Image of male nurse pushing senior woman in a wheelchair in nursing facility

Hospitals that use a preferred skilled nursing facility network have been found to reduce their readmission rates faster than hospitals that don’t, new research shows.

The findings, published Tuesday in the September issue of Health Affairs, draw from Medicare claims data as well as interviews and site visits. The goal was to determine how hospitals fared after developing a formal skilled nursing network. Of the hospitals studied, four developed a preferred network, while 12 did not.

The hospitals that used a preferred network were able to reduce their readmission rates from skilled nursing facilities by 6.1 percentage points between 2009 and 2013, the study found. That’s compared to a 1.6 percentage point drop in such readmissions to hospitals that did not have a network.
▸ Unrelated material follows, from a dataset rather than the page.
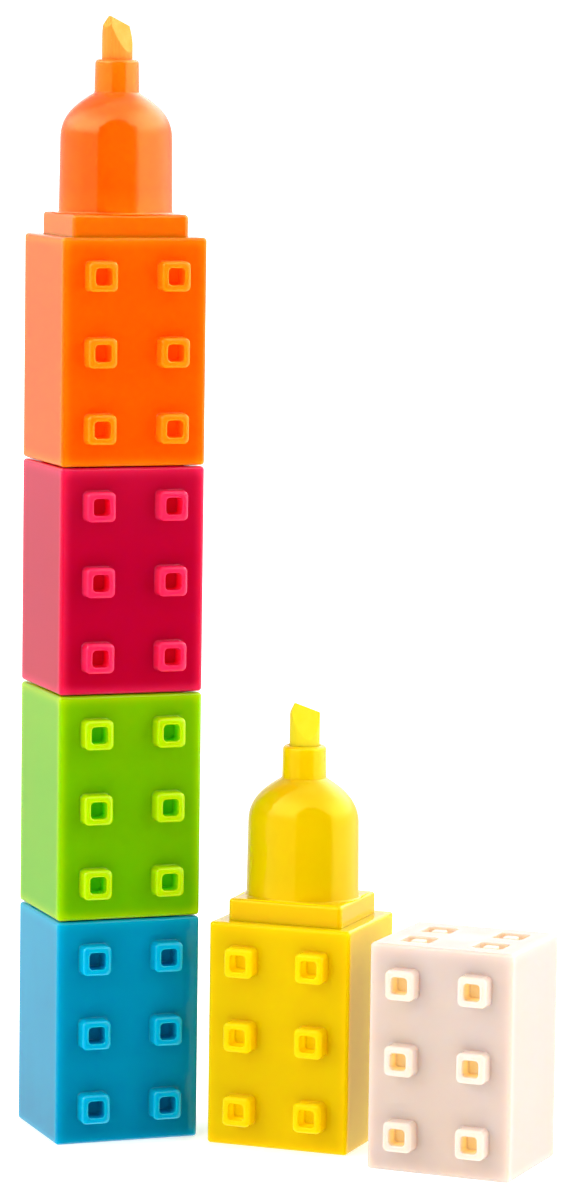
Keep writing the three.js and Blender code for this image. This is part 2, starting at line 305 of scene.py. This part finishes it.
def add_panel(bm, us, vs, place, pockets=()):
    """A flat grid over the lines us and vs. Each pocket is (u0, u1, v0, v1, ring): its cells are left out,
    and what is left between their outline and the ring is filled, so that a surface can go on from there."""

    def inside(u, v):
        return any(u0 < u < u1 and v0 < v < v1 for u0, u1, v0, v1, _ in pockets)

    def vert(u, v):
        return bm.verts.new(place(u, v))

    for u0, u1 in zip(us, us[1:]):
        for v0, v1 in zip(vs, vs[1:]):
            if not inside((u0 + u1) / 2, (v0 + v1) / 2):
                bm.faces.new([vert(u0, v0), vert(u1, v0), vert(u1, v1), vert(u0, v1)])
    for u0, u1, v0, v1, ring in pockets:
        across = [u for u in us if u0 < u < u1]
        along = [v for v in vs if v0 < v < v1]
        corners = ((u1, v1), (u0, v1), (u0, v0), (u1, v0))
        between = (
            [(u, v1) for u in reversed(across)],
            [(u0, v) for v in reversed(along)],
            [(u, v0) for u in across],
            [(u1, v) for v in along],
        )
        share = len(ring) // 4
        for q, corner in enumerate(corners):
            part = ring[q * share:(q + 1) * share]
            for a, b in zip(part, part[1:]):
                bm.faces.new([vert(*corner), vert(*b), vert(*a)])
            after = ring[(q + 1) * share % len(ring)]
            outline = [corner, *between[q], corners[(q + 1) % 4], after, part[-1]]
            bm.faces.new([vert(*p) for p in outline])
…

The overall changes in readmission rates were not as significant when the study’s authors looked at both readmissions from skilled nursing facilities and patients’ homes. Rates for hospitals with networks fell 3.7 percentage points, while non-network hospitals saw their rates decline by 2.1 percentage points.

The study also found that hospitals with preferred nursing networks “recognized that care management among patients transitioning to a SNF is just as important as managing patients discharged to home,” the authors wrote, due to those patients being sicker or having more complex health needs.

Hospitals reported the networks often reflected existing post-acute relationships, and spurred competition among other facilities to improve performance.